Chris Schell’s interests lie in the various dynamics that exist between parents and offspring. More specifically, he is fascinated by the impacts that non-genetic factors of parental care can have on offspring development. These factors are often referred to as parental effects, where the parent’s traits can have long-term fitness consequences for offspring. Some of these influences include food provisioning, guarding behavior, and even fluctuations in hormones during pregnancy. Maternal effects have been studied in great detail for a large variety of taxa. However, there are fewer examples of biparental effects and their impact on offspring.
Chris’ dissertation research focuses on these biparental effects in coyotes (Canis latrans) and how both parental behavior and endocrinology shape similar offspring traits. These crepuscular, mid-sized canids have pups annually and both parents spend several months nurturing young. Maturing pups quickly establish hierarchies among siblings, suggestive that several individual pup temperament traits (e.g., boldness and aggression) are fostered during development. Chris studies coyotes at the National Wildlife Research Center (NWRC) Predator Research Facility in Millville, UT. At this USDA regulated site, captive coyotes are maintained in breeding pairs with minimal human interaction.

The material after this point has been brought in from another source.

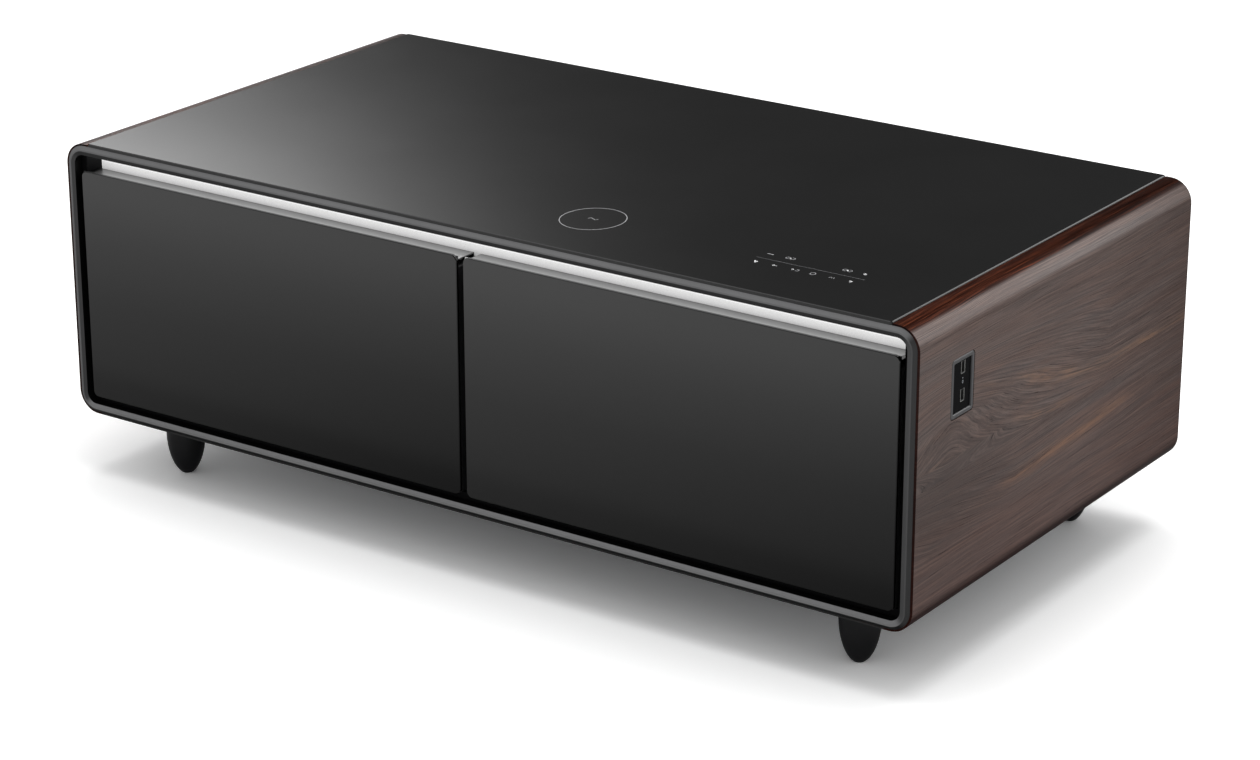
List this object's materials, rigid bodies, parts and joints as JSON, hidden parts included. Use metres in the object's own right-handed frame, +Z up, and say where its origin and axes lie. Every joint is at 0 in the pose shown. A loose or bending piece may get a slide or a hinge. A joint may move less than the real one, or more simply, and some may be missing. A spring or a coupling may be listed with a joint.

Chris will test whether the degree of parental care differs between parents, and if so do these differences have varying effects on pups within a litter. Additionally, he will test whether hormonal and behavioral fluctuations during pregnancy have any long-term influences on offspring temperament. If such parental factors can influence pup phenotype, then adult offspring may confer the same benefits to their young. If this process continues, parental effects may have long-term consequences for a population. This is an intriguing concept when considering the lens of urban coyotes. Here, parental effects may provide both proximate and ultimate explanations as to how coyotes persist long-term in non-native habitats. When his research is completed, Chris will have a better understanding of the multidimensional influences that parents place on developing coyote pups.